Ying Chen a choisi l’allégorie comme forme de son récit, sans en faire une fable moralisatrice, mais une métaphore du point de vue d’un personnage à l’autre, chacun évoquant de façon perspicace les pires velléités dont les êtres humains sont capables à l’égard de leurs semblables comme on le constate dans toutes les guerres fratricides ou les tragédies génocidaires.

Ying Chen

Rayonnements

Leméac, coll. « Nomades », 2023, 112 p., 10,95 $.

 

Irène Joliot-Curie raconte les dernières années de la vie de sa mère. Ce n’est pas une biographie familiale, les rayonnements du titre faisant référence aux recherches et aux découvertes du couple Curie, dont la radiation qui fait peser le poids de la responsabilité sociale sur les épaules de la nobélisée.
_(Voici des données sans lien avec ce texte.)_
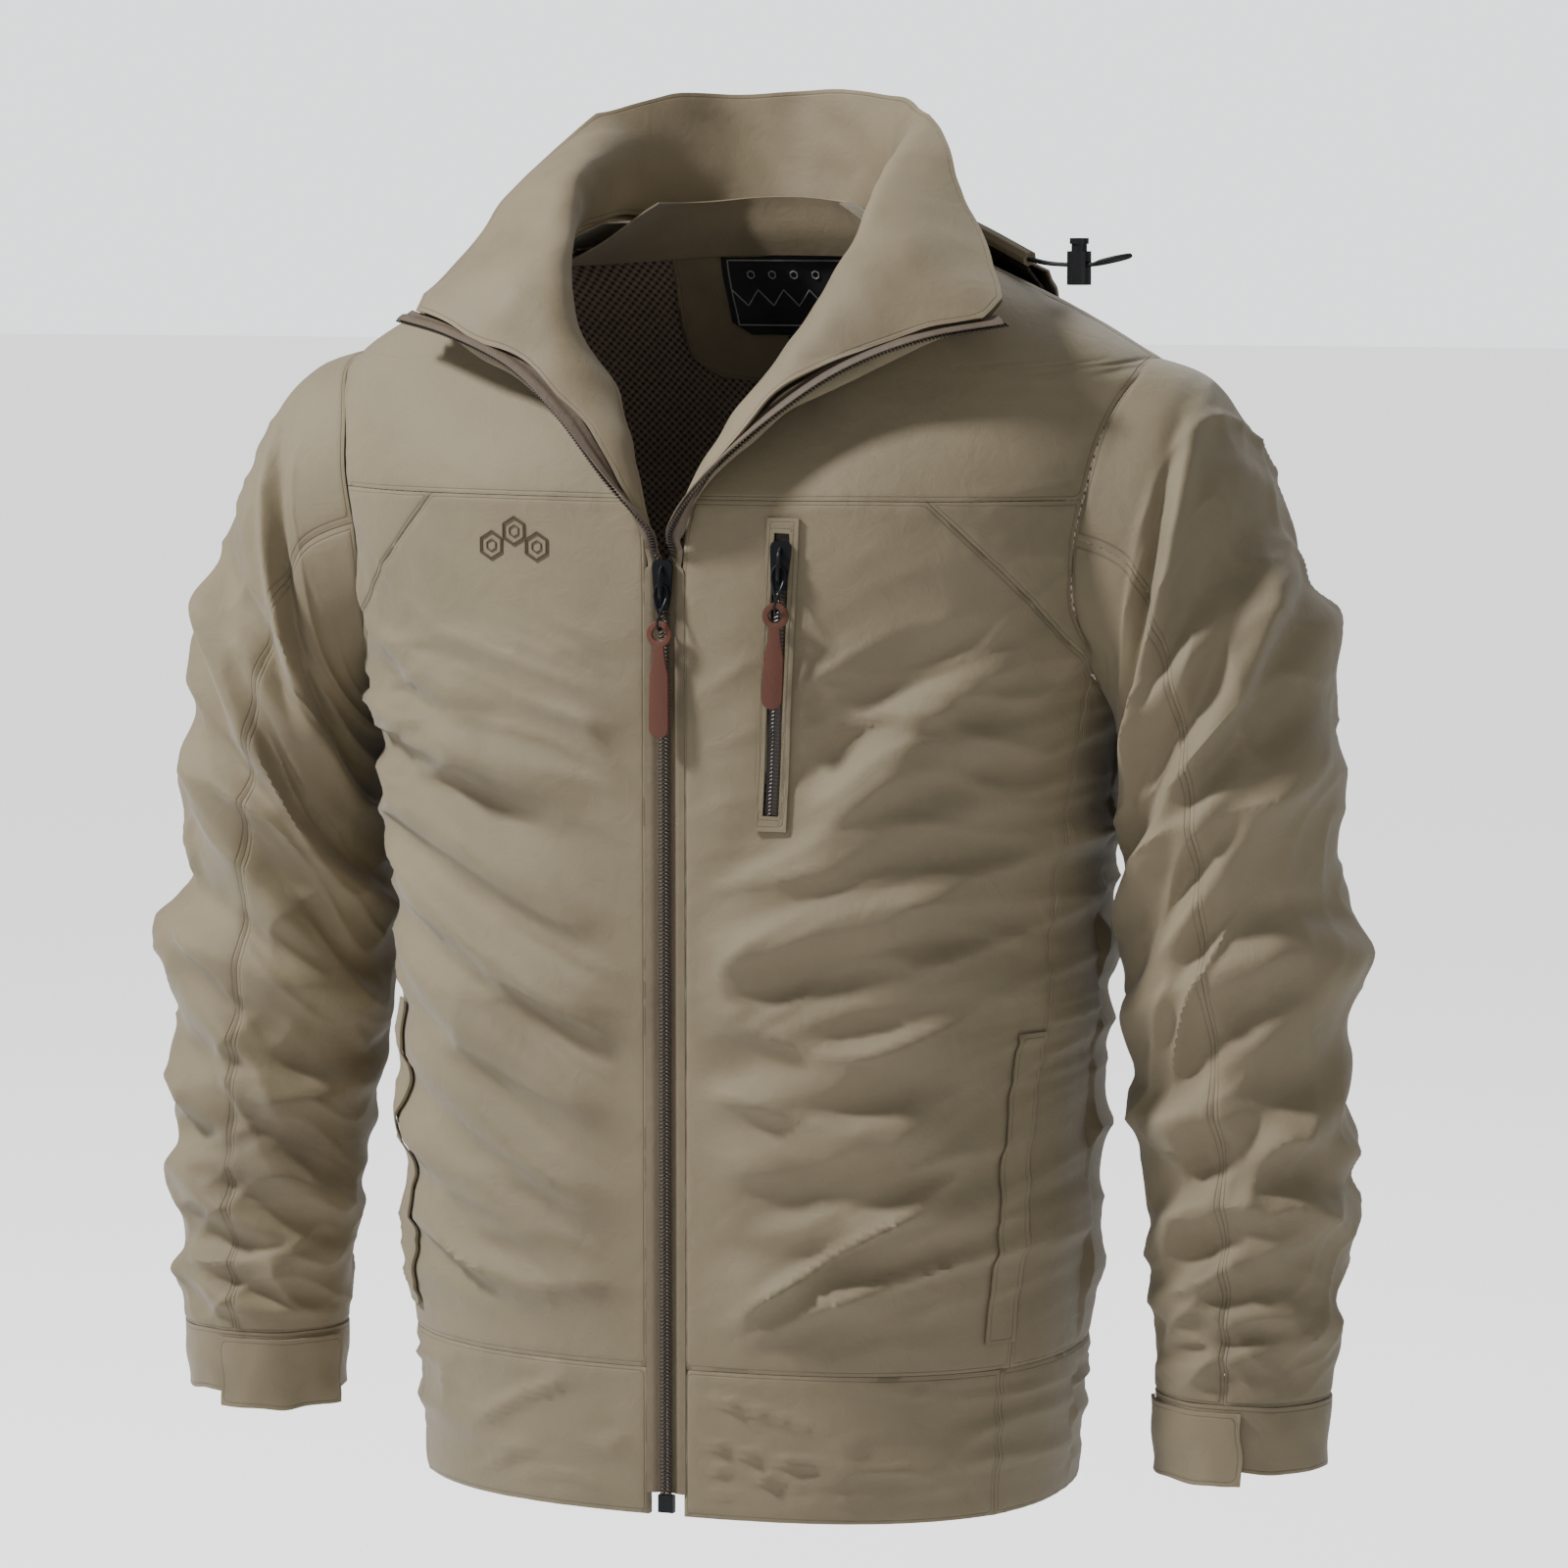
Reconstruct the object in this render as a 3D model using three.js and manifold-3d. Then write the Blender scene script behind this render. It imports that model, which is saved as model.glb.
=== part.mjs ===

À cette époque, mère et fille partagent les mêmes intérêts scientifiques, le même laboratoire et les mêmes valeurs humaines. La Marie Curie imaginée par Ying Chen est un personnage complexe. Ses regrets d’avoir quitté sa Pologne, sa constante quête de tout ce qui pouvait faire avancer ses recherches, son tourment de ne s’être jamais sentie Française, etc. Le roman est comme le legs imaginaire de la mémoire familiale, comme l’héritage des non-dits différents d’un membre du clan à l’autre. Les personnages imaginés semblent aussi grands que ceux qui les ont inspirés.